-- Direction --
Locate the lines that hold the string "from". Copy every such line.

-- start Records supplied --

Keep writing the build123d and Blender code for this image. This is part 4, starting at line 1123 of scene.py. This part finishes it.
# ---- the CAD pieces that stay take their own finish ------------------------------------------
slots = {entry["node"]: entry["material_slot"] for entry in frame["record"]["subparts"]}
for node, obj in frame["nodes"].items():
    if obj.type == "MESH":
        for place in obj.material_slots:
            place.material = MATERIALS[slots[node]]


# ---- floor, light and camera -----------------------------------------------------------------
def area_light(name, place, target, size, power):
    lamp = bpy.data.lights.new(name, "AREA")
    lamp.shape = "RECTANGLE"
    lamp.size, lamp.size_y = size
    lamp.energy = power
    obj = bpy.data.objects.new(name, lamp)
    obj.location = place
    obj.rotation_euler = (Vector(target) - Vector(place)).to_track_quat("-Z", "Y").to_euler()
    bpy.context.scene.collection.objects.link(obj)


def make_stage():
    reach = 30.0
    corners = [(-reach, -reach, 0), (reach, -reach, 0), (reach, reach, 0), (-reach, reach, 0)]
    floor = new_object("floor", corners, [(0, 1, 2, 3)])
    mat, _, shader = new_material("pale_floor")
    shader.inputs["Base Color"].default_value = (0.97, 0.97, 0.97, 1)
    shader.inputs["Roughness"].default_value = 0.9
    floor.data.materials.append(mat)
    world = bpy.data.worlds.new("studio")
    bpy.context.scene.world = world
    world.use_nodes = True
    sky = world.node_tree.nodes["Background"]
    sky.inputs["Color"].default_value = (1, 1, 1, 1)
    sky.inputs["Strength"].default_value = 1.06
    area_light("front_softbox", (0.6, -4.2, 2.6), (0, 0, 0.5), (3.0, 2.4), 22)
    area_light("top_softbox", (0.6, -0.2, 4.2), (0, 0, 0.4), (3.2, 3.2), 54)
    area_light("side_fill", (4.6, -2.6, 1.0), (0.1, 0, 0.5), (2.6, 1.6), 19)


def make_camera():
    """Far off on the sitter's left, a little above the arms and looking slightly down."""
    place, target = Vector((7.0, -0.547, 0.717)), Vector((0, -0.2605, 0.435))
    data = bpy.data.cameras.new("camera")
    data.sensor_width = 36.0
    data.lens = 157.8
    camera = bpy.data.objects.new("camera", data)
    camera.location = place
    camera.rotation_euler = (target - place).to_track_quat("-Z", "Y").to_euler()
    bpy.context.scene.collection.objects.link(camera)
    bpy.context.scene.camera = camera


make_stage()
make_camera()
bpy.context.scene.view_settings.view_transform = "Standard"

-- end Records supplied --
-- start Records supplied --

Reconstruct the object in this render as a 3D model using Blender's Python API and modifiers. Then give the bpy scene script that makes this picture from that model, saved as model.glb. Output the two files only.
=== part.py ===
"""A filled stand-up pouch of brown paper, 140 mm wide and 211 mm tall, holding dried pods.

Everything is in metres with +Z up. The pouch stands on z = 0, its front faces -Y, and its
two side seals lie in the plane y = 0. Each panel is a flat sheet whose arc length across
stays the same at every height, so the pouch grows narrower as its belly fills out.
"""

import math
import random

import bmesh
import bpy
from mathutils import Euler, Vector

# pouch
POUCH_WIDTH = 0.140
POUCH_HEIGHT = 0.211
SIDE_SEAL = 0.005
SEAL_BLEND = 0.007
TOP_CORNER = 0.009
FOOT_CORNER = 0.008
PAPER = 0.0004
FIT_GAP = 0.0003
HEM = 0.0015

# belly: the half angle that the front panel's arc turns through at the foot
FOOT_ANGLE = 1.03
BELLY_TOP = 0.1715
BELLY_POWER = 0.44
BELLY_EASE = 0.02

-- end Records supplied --

-- Full solution --
Reconstruct the object in this render as a 3D model using Blender's Python API and modifiers. Then give the bpy scene script that makes this picture from that model, saved as model.glb. Output the two files only.
from mathutils import Euler, Vector